» **DESCRIPTION OF THE TASK**
Copy out the entries below precisely; nothing is to be omitted.

» **EXCERPTED RECORDS**
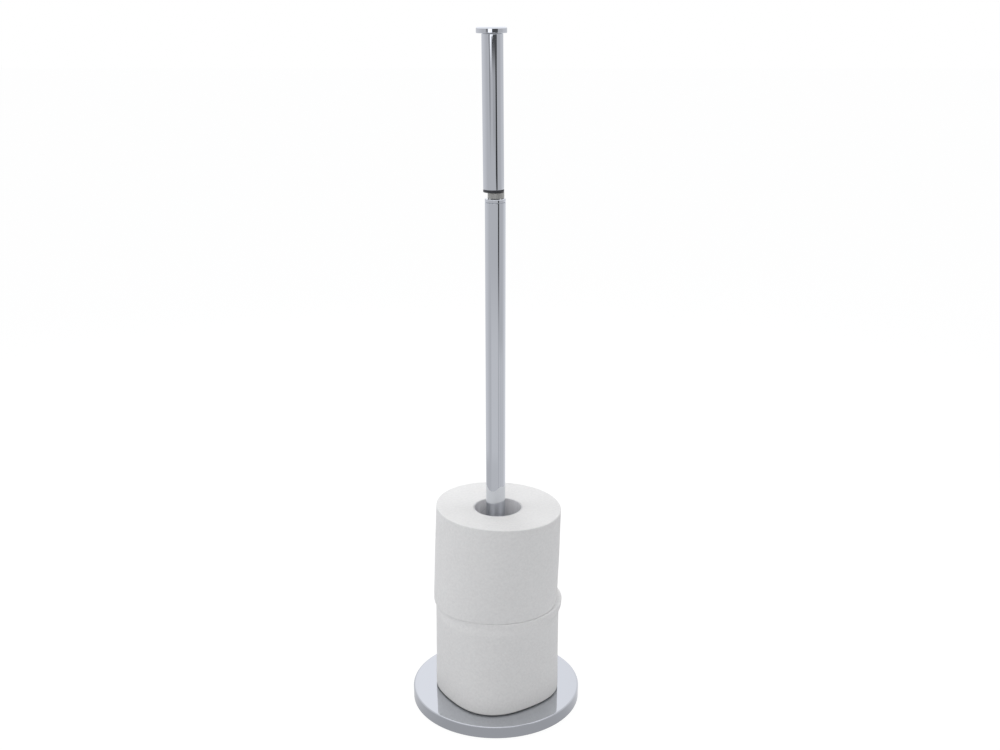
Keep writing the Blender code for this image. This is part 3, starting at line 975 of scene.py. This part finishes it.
@dataclass(frozen=True)
class Section:
    """A roll's outline at one share of its height. The other shares are of the roll's radius."""

    height_share: float
    x_share: float
    y_share: float
    radius_share: float
    lobes: tuple[Lobe, ...] = ()

    def terms(self, turns: np.ndarray) -> tuple[np.ndarray, np.ndarray, np.ndarray]:
        """Gives the middle and the radius towards each direction, as shares.

        Args:
            turns: Directions in radians.

        Returns:
            Middle x, middle y and radius, each as an array.
        """
        radius = np.full_like(turns, self.radius_share)
        for lobe in self.lobes:
            radius = radius + lobe.height_share * np.cos(lobe.crests * (turns - math.radians(lobe.degrees)))
        return np.full_like(turns, self.x_share), np.full_like(turns, self.y_share), radius


LOWER_SECTIONS = (
    Section(0.00, 0.016, -0.064, 0.985, (Lobe(4, 0.039, -10),)),
    Section(0.45, 0.020, -0.010, 0.993, (Lobe(4, 0.023, -10),)),
    Section(0.86, 0.026, 0.005, 1.008),
    Section(0.95, 0.050, 0.015, 1.007, (Lobe(2, 0.020, 0),)),
    Section(1.00, 0.050, 0.015, 1.007, (Lobe(2, 0.026, 0),)),
)
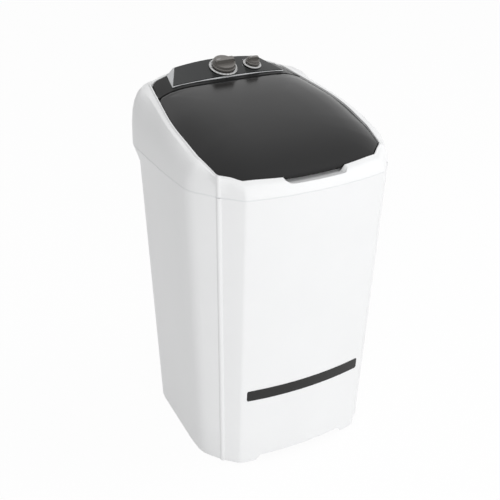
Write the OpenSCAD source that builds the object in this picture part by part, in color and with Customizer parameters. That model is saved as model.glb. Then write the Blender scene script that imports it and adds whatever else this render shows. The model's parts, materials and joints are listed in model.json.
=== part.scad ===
/* [Overall size] */
// Width across the sides at the seam
body_w = 536; // [526:1:548]
// Depth from the front panel to the rear lip of the cover
body_d = 560; // [554:1:572]
// Height of the seam between the cabinet and the top cover
seam_z = 753; // [745:1:765]
// Width of the cabinet at floor level
floor_w = 470; // [462:1:480]
// How far the foot of the front panel lies behind its top
front_rake = 61; // [54:1:64]
// Step from the rear wall out to the rear lip of the cover
rear_step = 8; // [6:1:10]

/* [Plan shape] */
// Radius of the bowed front panel, seen from above
bow_r = 808; // [760:4:860]
// Radius of the two rear corners
rear_corner_r = 128; // [118:2:134]
// Run of the bevelled front corner, inward from the side
bevel_in = 85; // [80:1:90]
// Distance of the ridge inward from the side
ridge_in = 44; // [41:1:47]
// Distance of the ridge behind the front
ridge_back = 70; // [67:1:74]
// How much the side draws in towards the rear corner
rear_narrowing = 27.5; // [22:0.5:30]
// Width of the bead that runs up each front corner
bead_w = 14; // [12:0.5:16]
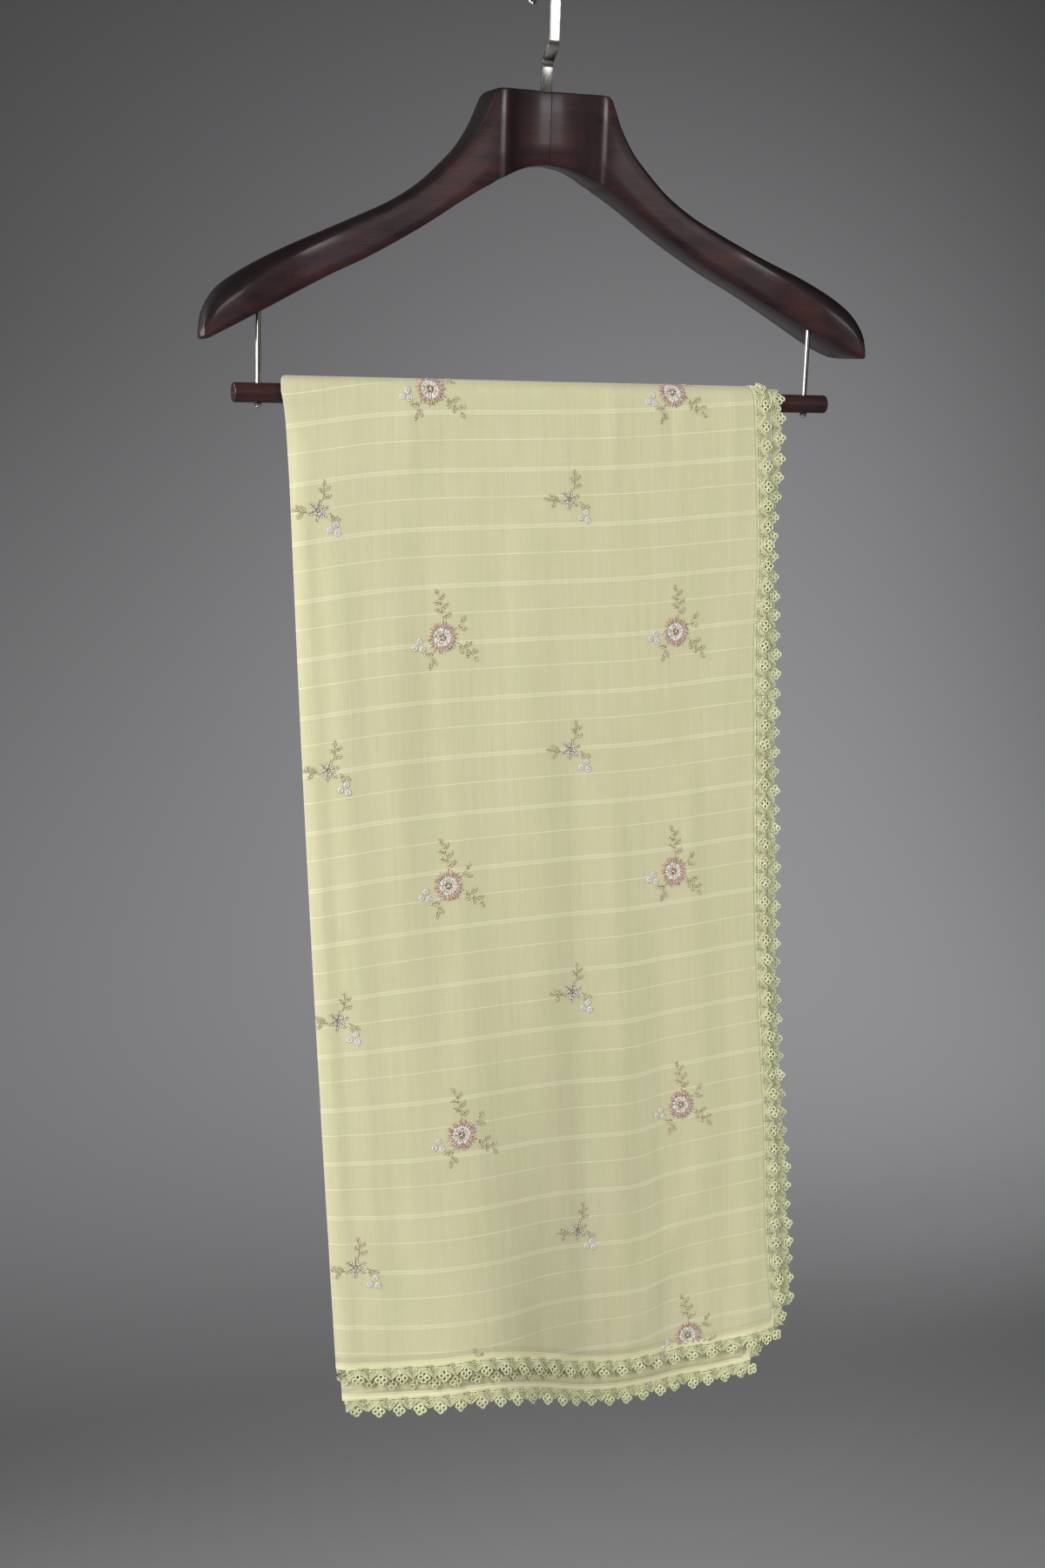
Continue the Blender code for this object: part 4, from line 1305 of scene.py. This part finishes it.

» **WRITTEN SOLUTION**
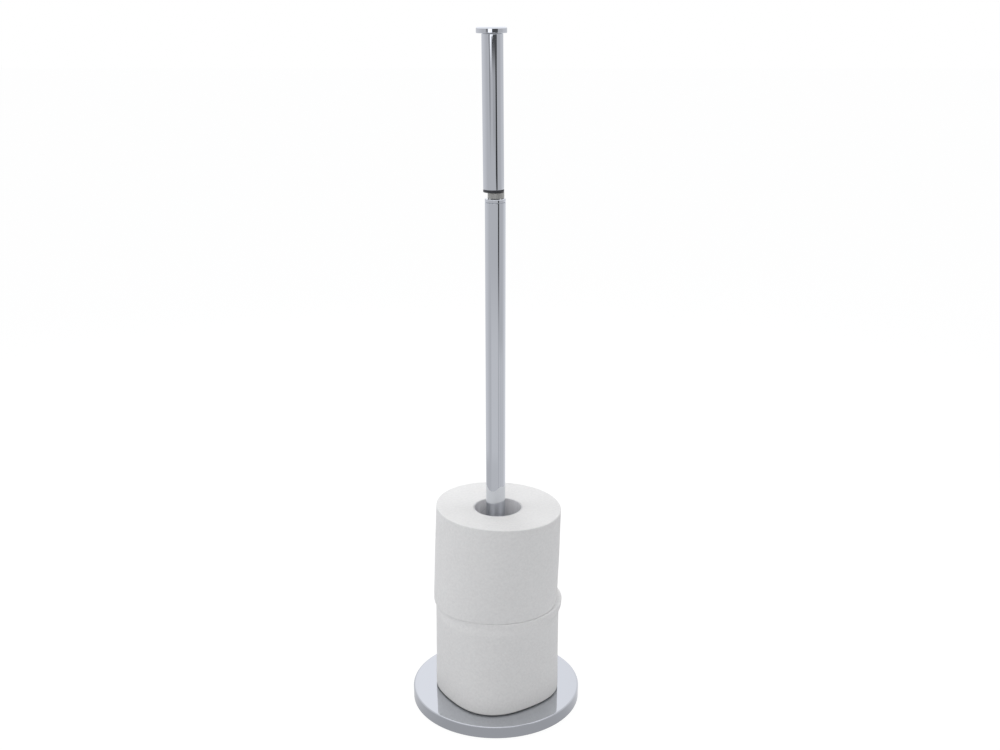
Keep writing the Blender code for this image. This is part 3, starting at line 975 of scene.py. This part finishes it.
@dataclass(frozen=True)
class Section:
    """A roll's outline at one share of its height. The other shares are of the roll's radius."""

    height_share: float
    x_share: float
    y_share: float
    radius_share: float
    lobes: tuple[Lobe, ...] = ()

    def terms(self, turns: np.ndarray) -> tuple[np.ndarray, np.ndarray, np.ndarray]:
        """Gives the middle and the radius towards each direction, as shares.

        Args:
            turns: Directions in radians.

        Returns:
            Middle x, middle y and radius, each as an array.
        """
        radius = np.full_like(turns, self.radius_share)
        for lobe in self.lobes:
            radius = radius + lobe.height_share * np.cos(lobe.crests * (turns - math.radians(lobe.degrees)))
        return np.full_like(turns, self.x_share), np.full_like(turns, self.y_share), radius


LOWER_SECTIONS = (
    Section(0.00, 0.016, -0.064, 0.985, (Lobe(4, 0.039, -10),)),
    Section(0.45, 0.020, -0.010, 0.993, (Lobe(4, 0.023, -10),)),
    Section(0.86, 0.026, 0.005, 1.008),
    Section(0.95, 0.050, 0.015, 1.007, (Lobe(2, 0.020, 0),)),
    Section(1.00, 0.050, 0.015, 1.007, (Lobe(2, 0.026, 0),)),
)
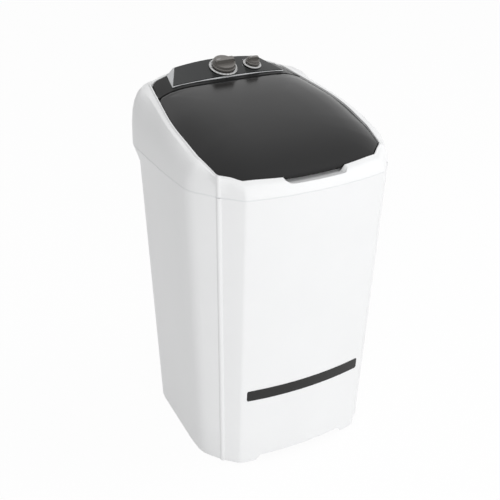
Write the OpenSCAD source that builds the object in this picture part by part, in color and with Customizer parameters. That model is saved as model.glb. Then write the Blender scene script that imports it and adds whatever else this render shows. The model's parts, materials and joints are listed in model.json.
=== part.scad ===
/* [Overall size] */
// Width across the sides at the seam
body_w = 536; // [526:1:548]
// Depth from the front panel to the rear lip of the cover
body_d = 560; // [554:1:572]
// Height of the seam between the cabinet and the top cover
seam_z = 753; // [745:1:765]
// Width of the cabinet at floor level
floor_w = 470; // [462:1:480]
// How far the foot of the front panel lies behind its top
front_rake = 61; // [54:1:64]
// Step from the rear wall out to the rear lip of the cover
rear_step = 8; // [6:1:10]

/* [Plan shape] */
// Radius of the bowed front panel, seen from above
bow_r = 808; // [760:4:860]
// Radius of the two rear corners
rear_corner_r = 128; // [118:2:134]
// Run of the bevelled front corner, inward from the side
bevel_in = 85; // [80:1:90]
// Distance of the ridge inward from the side
ridge_in = 44; // [41:1:47]
// Distance of the ridge behind the front
ridge_back = 70; // [67:1:74]
// How much the side draws in towards the rear corner
rear_narrowing = 27.5; // [22:0.5:30]
// Width of the bead that runs up each front corner
bead_w = 14; // [12:0.5:16]
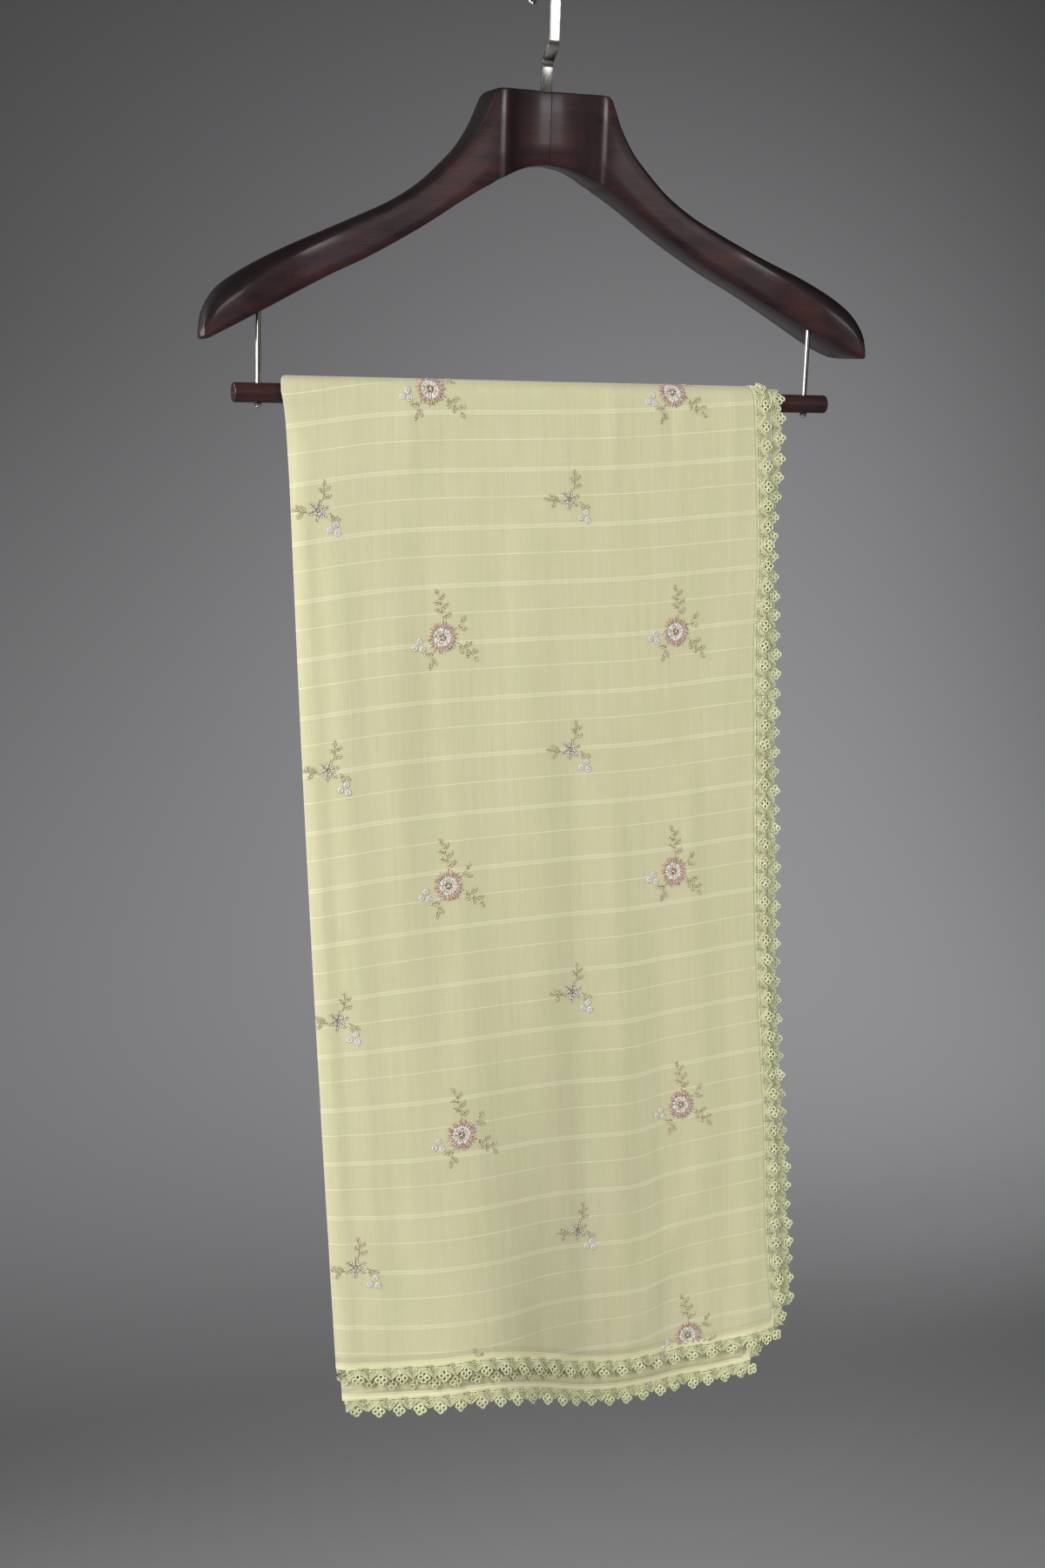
Continue the Blender code for this object: part 4, from line 1305 of scene.py. This part finishes it.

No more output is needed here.